Microsoft's personal assistant app Cortana is getting an artificial intelligence upgrade

Microsoft's 'personal assistant' Cortana gets AI upgrade

Microsoft is reportedly developing an advanced version of its personal assistant application Cortana and hopes to expand its use to competitors’ devices.

According to a report by Reuters, Microsoft has launched an artificial intelligence project called Einstein, hoping to give Cortana a competitive edge over Apple’s more successful Siri system.

Cortana has so far been available on Windows phones and will come in a version for PCs with the arrival of Windows 10 this autumn. However, Microsoft wants to go further and offer the app as a standalone software for phones and tablets powered by Apple’s iOS and Google’s Android operating system.
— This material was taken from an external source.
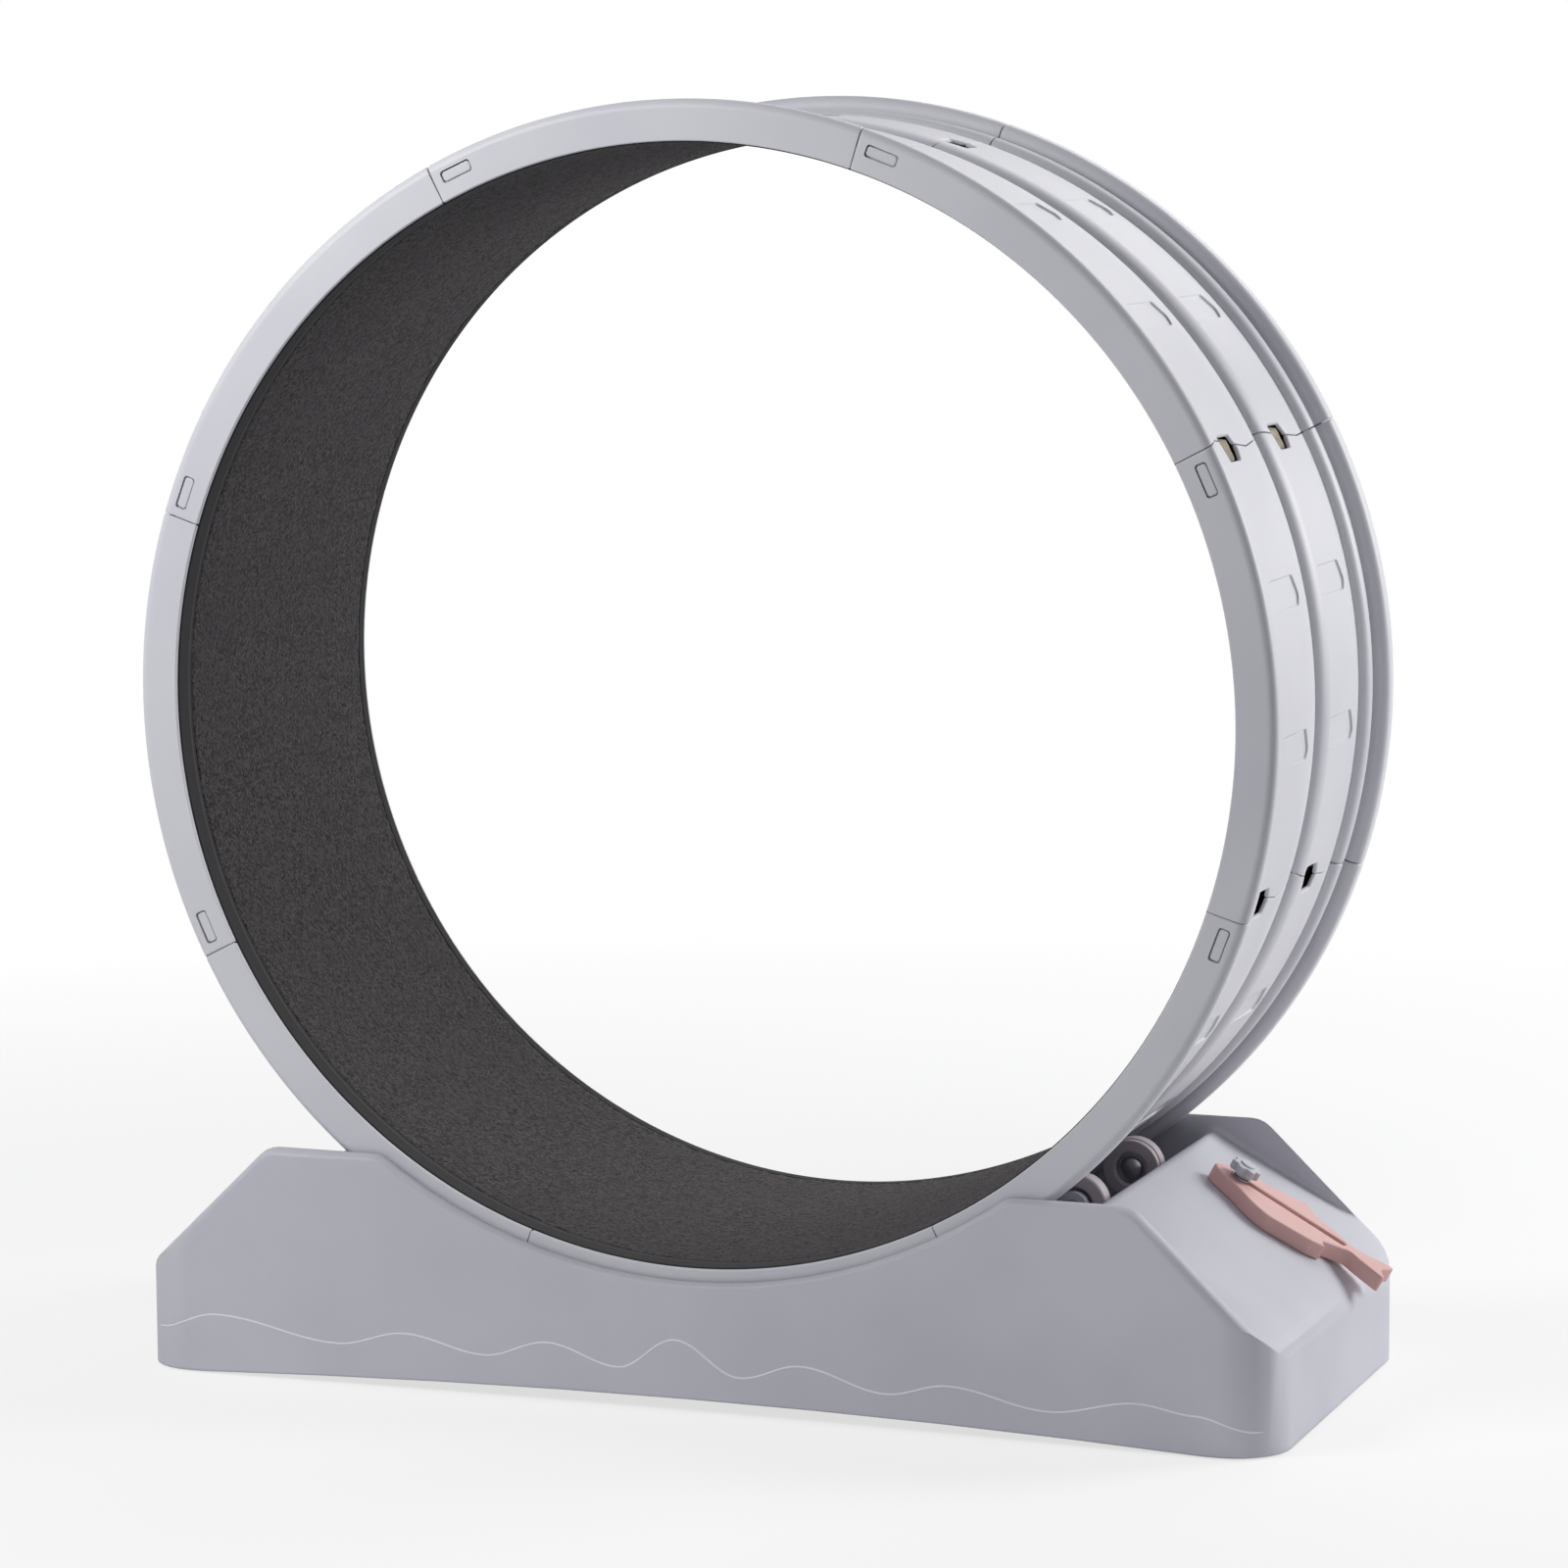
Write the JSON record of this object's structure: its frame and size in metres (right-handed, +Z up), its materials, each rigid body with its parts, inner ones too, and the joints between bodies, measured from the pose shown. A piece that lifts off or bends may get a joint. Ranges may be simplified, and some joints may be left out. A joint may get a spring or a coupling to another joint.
{
  "type": "cat exercise wheel",
  "caption": "Freestanding running wheel for a cat: carpet-lined ring of snapped segments on rollers in a moulded base, with a sliding fish-shaped brake.",
  "frame": {"origin": "on the floor, under the middle of the outline seen from above", "axes": "+Z up; +Y along the wheel's axis, from the front face to the rear face; +X along the base, towards the brake"},
  "size_m": [1.0386, 0.415, 1.0855],
  "materials": {
    "ring_plastic": "moulded, fine satin",
    "base_plastic": "moulded, fine satin",
    "carpet": "charcoal heather loop pile",
    "binding": "black woven edging",
    "felt": "coarse beige felt",
    "tyre": "smooth grey",
    "steel": "plated",
    "fish_plastic": "satin pink",
    "knob_plastic": "satin light grey",
    "foot_rubber": "matt black"
  },
  "bodies": {
    "base": {"base_shell": "base_plastic", "foot_front_left": "foot_rubber", "roller_bolt_front_left": "steel", "roller_nut_front_left": "steel", "foot_front_right": "foot_rubber", "roller_bolt_front_right": "steel", "roller_nut_front_right": "steel", "foot_rear_left": "foot_rubber", "roller_bolt_rear_left": "steel", "roller_nut_rear_left": "steel", "foot_rear_right": "foot_rubber", "roller_bolt_rear_right": "steel", "roller_nut_rear_right": "steel", "knob_nut": "steel"},
    "wheel": {"ring_segment_1": "ring_plastic", "ring_segment_2": "ring_plastic", "ring_segment_3": "ring_plastic", "ring_segment_4": "ring_plastic", "ring_segment_5": "ring_plastic", "ring_segment_6": "ring_plastic", "ring_segment_7": "ring_plastic", "ring_segment_8": "ring_plastic", "tread_carpet": "carpet", "front_binding": "binding", "rear_binding": "binding", "tread_underlay": "felt"},
    "roller_front_left": {"roller_tyre_front_left": "tyre", "roller_bearing_front_left": "steel"},
    "roller_front_right": {"roller_tyre_front_right": "tyre", "roller_bearing_front_right": "steel"},
    "roller_rear_left": {"roller_tyre_rear_left": "tyre", "roller_bearing_rear_left": "steel"},
    "roller_rear_right": {"roller_tyre_rear_right": "tyre", "roller_bearing_rear_right": "steel"},
    "brake": {"brake_fish": "fish_plastic"},
    "knob": {"knob_grip": "knob_plastic", "knob_screw": "steel", "knob_washer": "steel"}
  },
  "joints": [
    {"name": "wheel_spin", "type": "hinge", "parent": "base", "child": "wheel", "pos_m": [-0.01233, 0, 0.586], "axis": [0, 1, 0], "continuous": true},
    {"name": "roller_front_left_spin", "type": "hinge", "parent": "base", "child": "roller_front_left", "pos_m": [-0.31503, -0.079, 0.17393], "axis": [0, 1, 0], "continuous": true},
    {"name": "roller_front_right_spin", "type": "hinge", "parent": "base", "child": "roller_front_right", "pos_m": [0.29036, -0.079, 0.17393], "axis": [0, 1, 0], "continuous": true},
    {"name": "roller_rear_left_spin", "type": "hinge", "parent": "base", "child": "roller_rear_left", "pos_m": [-0.31503, 0.079, 0.17393], "axis": [0, 1, 0], "continuous": true},
    {"name": "roller_rear_right_spin", "type": "hinge", "parent": "base", "child": "roller_rear_right", "pos_m": [0.29036, 0.079, 0.17393], "axis": [0, 1, 0], "continuous": true},
    {"name": "brake_slide", "type": "slide", "parent": "base", "child": "brake", "axis": [-0.8725, 0, 0.4886], "range_m": [0, 0.0685]},
    {"name": "knob_turn", "type": "hinge", "parent": "base", "child": "knob", "pos_m": [0.37973, 0.073, 0.15954], "axis": [0.4886, 0, 0.8725], "range_deg": [0, 360]}
  ],
  "couplings": [
    {"joint": "roller_front_left_spin", "follows": "wheel_spin", "ratio": -18.654},
    {"joint": "roller_front_right_spin", "follows": "wheel_spin", "ratio": -18.654},
    {"joint": "roller_rear_left_spin", "follows": "wheel_spin", "ratio": -18.654},
    {"joint": "roller_rear_right_spin", "follows": "wheel_spin", "ratio": -18.654}
  ]
}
"This kind of technology, which can read and understand email, will play a central role in the next roll out of Cortana, which we are working on now for the fall time frame," said Eric Horvitz, managing director of Microsoft Research and a part of the Einstein project.
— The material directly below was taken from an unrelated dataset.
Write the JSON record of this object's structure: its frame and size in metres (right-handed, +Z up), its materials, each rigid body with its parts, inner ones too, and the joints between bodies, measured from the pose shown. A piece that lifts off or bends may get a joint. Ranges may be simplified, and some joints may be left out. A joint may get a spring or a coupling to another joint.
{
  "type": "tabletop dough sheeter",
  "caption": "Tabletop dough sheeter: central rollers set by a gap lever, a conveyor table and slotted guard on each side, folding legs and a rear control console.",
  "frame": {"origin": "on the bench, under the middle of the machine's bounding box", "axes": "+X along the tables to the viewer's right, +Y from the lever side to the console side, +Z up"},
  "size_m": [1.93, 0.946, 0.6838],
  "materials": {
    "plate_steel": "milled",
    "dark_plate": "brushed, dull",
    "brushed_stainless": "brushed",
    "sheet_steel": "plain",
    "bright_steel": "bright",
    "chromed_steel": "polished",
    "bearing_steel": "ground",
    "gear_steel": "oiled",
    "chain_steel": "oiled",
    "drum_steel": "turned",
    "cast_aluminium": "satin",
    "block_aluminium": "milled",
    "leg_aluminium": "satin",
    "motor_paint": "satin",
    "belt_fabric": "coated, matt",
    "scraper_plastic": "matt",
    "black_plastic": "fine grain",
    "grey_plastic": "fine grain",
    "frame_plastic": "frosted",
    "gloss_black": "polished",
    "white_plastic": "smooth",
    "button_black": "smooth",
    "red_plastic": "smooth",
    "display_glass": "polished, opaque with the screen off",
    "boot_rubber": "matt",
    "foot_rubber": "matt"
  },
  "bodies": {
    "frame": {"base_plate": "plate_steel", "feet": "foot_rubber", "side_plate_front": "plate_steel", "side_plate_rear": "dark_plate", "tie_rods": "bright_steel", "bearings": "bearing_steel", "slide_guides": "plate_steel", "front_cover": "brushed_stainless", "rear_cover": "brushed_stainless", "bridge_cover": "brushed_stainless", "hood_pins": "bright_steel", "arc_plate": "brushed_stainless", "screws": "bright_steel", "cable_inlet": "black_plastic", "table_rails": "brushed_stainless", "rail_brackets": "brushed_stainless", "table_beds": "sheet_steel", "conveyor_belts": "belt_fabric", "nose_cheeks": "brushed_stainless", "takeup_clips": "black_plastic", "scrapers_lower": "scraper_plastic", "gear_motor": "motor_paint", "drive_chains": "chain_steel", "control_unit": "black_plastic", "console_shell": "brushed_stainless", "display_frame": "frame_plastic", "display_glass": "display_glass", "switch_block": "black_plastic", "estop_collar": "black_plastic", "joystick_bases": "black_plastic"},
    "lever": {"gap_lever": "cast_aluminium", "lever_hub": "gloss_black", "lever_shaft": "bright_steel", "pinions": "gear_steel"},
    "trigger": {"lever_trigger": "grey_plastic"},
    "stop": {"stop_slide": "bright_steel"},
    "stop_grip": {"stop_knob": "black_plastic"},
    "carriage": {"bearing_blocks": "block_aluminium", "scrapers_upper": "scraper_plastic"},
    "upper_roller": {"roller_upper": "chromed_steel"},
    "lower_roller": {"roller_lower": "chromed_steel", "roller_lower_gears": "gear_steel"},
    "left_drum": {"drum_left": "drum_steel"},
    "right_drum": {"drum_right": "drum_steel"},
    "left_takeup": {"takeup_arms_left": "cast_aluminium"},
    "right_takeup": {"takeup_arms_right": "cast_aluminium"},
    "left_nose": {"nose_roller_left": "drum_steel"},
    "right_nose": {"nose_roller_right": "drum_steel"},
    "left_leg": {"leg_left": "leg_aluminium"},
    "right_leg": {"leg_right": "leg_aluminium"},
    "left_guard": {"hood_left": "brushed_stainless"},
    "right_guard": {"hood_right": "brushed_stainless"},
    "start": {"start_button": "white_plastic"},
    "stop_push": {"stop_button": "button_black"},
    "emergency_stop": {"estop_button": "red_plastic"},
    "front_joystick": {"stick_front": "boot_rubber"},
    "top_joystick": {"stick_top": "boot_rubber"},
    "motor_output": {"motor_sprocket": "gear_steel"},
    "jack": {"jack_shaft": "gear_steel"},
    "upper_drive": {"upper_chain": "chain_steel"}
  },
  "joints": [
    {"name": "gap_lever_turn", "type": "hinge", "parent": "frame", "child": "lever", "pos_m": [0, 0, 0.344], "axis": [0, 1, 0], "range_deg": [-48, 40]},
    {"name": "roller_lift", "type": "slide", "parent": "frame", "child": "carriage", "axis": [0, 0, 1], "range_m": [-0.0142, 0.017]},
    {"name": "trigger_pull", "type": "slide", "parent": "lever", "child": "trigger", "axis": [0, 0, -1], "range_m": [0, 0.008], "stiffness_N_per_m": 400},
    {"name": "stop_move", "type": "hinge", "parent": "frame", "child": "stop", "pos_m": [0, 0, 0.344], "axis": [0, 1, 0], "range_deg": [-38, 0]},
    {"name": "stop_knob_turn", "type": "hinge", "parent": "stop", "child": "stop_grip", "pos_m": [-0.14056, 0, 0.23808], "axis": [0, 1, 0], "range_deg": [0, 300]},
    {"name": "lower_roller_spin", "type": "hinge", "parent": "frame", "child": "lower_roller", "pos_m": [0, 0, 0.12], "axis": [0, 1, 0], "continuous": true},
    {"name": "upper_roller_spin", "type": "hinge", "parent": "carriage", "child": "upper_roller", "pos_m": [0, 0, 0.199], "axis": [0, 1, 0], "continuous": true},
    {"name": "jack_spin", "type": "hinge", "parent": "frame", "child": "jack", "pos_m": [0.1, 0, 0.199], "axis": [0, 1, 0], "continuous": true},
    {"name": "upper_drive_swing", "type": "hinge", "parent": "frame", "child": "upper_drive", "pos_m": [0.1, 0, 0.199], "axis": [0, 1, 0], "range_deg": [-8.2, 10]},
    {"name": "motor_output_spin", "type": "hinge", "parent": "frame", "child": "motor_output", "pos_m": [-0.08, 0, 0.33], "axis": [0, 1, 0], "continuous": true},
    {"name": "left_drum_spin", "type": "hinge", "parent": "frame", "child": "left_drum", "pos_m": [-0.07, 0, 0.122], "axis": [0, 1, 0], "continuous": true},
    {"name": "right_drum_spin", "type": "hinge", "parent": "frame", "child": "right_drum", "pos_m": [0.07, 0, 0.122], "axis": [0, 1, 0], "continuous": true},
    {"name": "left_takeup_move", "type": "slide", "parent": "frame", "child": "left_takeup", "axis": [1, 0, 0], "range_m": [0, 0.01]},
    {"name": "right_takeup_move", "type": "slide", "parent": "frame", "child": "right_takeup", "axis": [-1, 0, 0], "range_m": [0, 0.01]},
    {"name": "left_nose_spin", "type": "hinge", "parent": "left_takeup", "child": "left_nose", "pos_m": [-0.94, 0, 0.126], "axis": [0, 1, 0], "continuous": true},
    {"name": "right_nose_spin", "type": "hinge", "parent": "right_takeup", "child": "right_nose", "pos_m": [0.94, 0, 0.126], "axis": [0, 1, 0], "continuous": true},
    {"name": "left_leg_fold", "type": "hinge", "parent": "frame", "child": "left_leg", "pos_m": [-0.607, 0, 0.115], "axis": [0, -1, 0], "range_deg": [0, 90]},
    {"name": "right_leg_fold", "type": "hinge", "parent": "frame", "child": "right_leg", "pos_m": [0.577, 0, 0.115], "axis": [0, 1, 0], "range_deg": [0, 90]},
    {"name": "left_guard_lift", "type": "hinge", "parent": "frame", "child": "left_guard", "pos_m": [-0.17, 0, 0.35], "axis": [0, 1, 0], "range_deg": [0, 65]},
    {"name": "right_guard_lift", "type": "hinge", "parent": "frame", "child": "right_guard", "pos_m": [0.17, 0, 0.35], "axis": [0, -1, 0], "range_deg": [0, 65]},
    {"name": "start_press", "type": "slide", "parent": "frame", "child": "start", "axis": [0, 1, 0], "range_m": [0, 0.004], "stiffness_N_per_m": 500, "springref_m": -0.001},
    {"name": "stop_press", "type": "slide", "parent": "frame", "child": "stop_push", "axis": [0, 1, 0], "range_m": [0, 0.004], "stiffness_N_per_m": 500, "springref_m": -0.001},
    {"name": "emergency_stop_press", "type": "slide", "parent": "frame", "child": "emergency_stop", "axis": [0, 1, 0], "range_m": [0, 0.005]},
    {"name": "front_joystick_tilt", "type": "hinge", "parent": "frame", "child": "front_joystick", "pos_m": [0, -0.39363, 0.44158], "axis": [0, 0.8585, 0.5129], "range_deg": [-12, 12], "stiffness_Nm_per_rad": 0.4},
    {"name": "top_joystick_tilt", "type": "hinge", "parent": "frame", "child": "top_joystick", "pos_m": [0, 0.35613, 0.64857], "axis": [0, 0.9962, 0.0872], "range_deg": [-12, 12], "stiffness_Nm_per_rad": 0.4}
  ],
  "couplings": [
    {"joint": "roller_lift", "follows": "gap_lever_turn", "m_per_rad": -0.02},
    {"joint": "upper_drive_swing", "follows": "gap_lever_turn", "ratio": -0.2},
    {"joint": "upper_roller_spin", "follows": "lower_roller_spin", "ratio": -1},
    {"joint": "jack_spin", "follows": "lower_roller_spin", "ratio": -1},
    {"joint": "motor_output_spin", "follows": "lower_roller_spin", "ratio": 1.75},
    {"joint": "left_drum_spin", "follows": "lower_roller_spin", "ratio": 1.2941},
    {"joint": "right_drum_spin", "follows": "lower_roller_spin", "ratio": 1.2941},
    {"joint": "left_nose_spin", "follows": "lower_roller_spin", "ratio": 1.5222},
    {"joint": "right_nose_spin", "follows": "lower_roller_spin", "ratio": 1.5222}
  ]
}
The endeavour is in line with efforts of Microsoft’s CEO Satya Nadella to free Microsoft’s products from the firm’s Windows operating system, making the applications more versatile.
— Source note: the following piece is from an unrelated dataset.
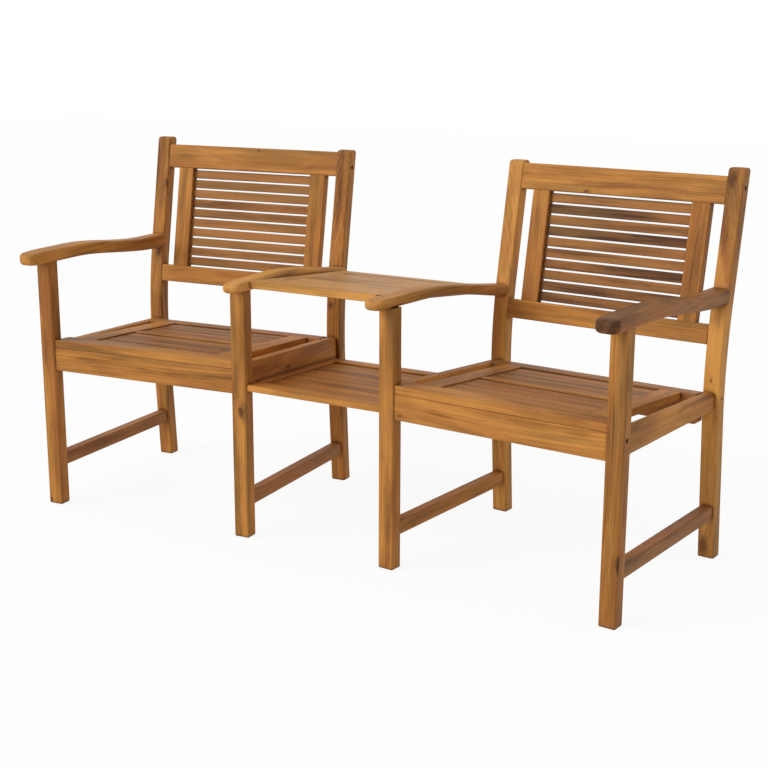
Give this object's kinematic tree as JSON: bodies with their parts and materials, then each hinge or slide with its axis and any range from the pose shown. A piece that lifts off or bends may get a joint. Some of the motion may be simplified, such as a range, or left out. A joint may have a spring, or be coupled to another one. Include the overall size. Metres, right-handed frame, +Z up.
{
  "type": "companion seat bench",
  "caption": "Oiled hardwood companion seat: slatted armchairs turned slightly towards each other, joined by a slatted table at arm height and a shelf at seat height.",
  "frame": {"origin": "on the floor, at the middle of the bench's footprint box", "axes": "+Z up, the sitters look along -Y, +X to the right of somebody who faces the bench"},
  "size_m": [1.6564, 0.6872, 0.8995],
  "materials": {
    "oiled_hardwood": "satin oil, darker heartwood",
    "oiled_hardwood_light": "satin oil, golden",
    "blackened_steel": "dark zinc",
    "steel_pins": "dull zinc"
  },
  "bodies": {
    "root": {"dowels": "oiled_hardwood", "frame_bolts": "blackened_steel", "left_arm_inner": "oiled_hardwood_light", "left_arm_outer": "oiled_hardwood", "left_back_leg_inner": "oiled_hardwood_light", "left_back_leg_outer": "oiled_hardwood_light", "left_back_lower_rail": "oiled_hardwood", "left_back_slats": "oiled_hardwood", "left_back_stile_inner": "oiled_hardwood", "left_back_stile_outer": "oiled_hardwood", "left_back_top_rail": "oiled_hardwood_light", "left_front_leg_inner": "oiled_hardwood_light", "left_front_leg_outer": "oiled_hardwood_light", "left_seat_apron": "oiled_hardwood_light", "left_seat_back_rail": "oiled_hardwood", "left_seat_centre_rail": "oiled_hardwood", "left_seat_front_board": "oiled_hardwood_light", "left_seat_slats": "oiled_hardwood", "left_seat_stile_inner": "oiled_hardwood", "left_seat_stile_outer": "oiled_hardwood", "left_side_rail_inner": "oiled_hardwood", "left_side_rail_outer": "oiled_hardwood", "left_stretcher_inner": "oiled_hardwood", "left_stretcher_outer": "oiled_hardwood", "right_arm_inner": "oiled_hardwood_light", "right_arm_outer": "oiled_hardwood", "right_back_leg_inner": "oiled_hardwood_light", "right_back_leg_outer": "oiled_hardwood_light", "right_back_lower_rail": "oiled_hardwood", "right_back_slats": "oiled_hardwood", "right_back_stile_inner": "oiled_hardwood", "right_back_stile_outer": "oiled_hardwood", "right_back_top_rail": "oiled_hardwood_light", "right_front_leg_inner": "oiled_hardwood_light", "right_front_leg_outer": "oiled_hardwood_light", "right_seat_apron": "oiled_hardwood_light", "right_seat_back_rail": "oiled_hardwood", "right_seat_centre_rail": "oiled_hardwood", "right_seat_front_board": "oiled_hardwood_light", "right_seat_slats": "oiled_hardwood", "right_seat_stile_inner": "oiled_hardwood", "right_seat_stile_outer": "oiled_hardwood", "right_side_rail_inner": "oiled_hardwood", "right_side_rail_outer": "oiled_hardwood", "right_stretcher_inner": "oiled_hardwood", "right_stretcher_outer": "oiled_hardwood", "shelf_back_board": "oiled_hardwood", "shelf_front_board": "oiled_hardwood_light", "shelf_slats": "oiled_hardwood", "shelf_stile_left": "oiled_hardwood", "shelf_stile_right": "oiled_hardwood", "table_back_board": "oiled_hardwood", "table_front_board": "oiled_hardwood_light", "table_slats": "oiled_hardwood", "table_stile_left": "oiled_hardwood", "table_stile_right": "oiled_hardwood", "tenon_pins": "steel_pins"}
  },
  "joints": []
}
Reuters said Microsoft believes the artificial intelligence upgrade it is currently developing will make Cortana the first intelligent personal assistant capable of anticipating users’ needs.

While Apple’s Siri focuses on responding to requests, Google’s smart assistant already offers limited predictive capability. Cortana, however, aspires to more.

"We're defining the competitive landscape... of who can provide the most supportive services that make life easier, keep track of things, that complement human memory in a way that helps us get things done," said Horvitz.

Microsoft envisions Cortana to be able to keep an eye on the user’s schedule based on information it extracts from email. It will be able, for example, to instruct the user to leave for the airport weeks after it received a flight confirmation email. The system will also determine the user’s position using the device’s inbuilt GPS and recommend the fastest route to the airport based on current traffic conditions.

None of the individual steps are a breakthrough, but creating an artificial intelligence that can stitch together the processes marks a breakthrough in usefulness, Microsoft says.

Rivals are on the same track. Google's latest mobile app uses the predictive power generated from billions of searches to work out what a user is doing, what they are interested in, and sending relevant information, such as when a favourite sports team is playing next.

Apple is also pushing Siri, which uses Microsoft's Bing search engine in the background, into new areas with its CarPlay and HomeKit platforms, as well as the recently unveiled Apple Watch.

Microsoft tried to create digital assistants before. In 1995 it released its Microsoft Bob, which was supposed to make using a computer easy, but ended up being a frequent target of jokes. The Office Assistant nicknamed 'Clippy' suffered a similar fate a few years later.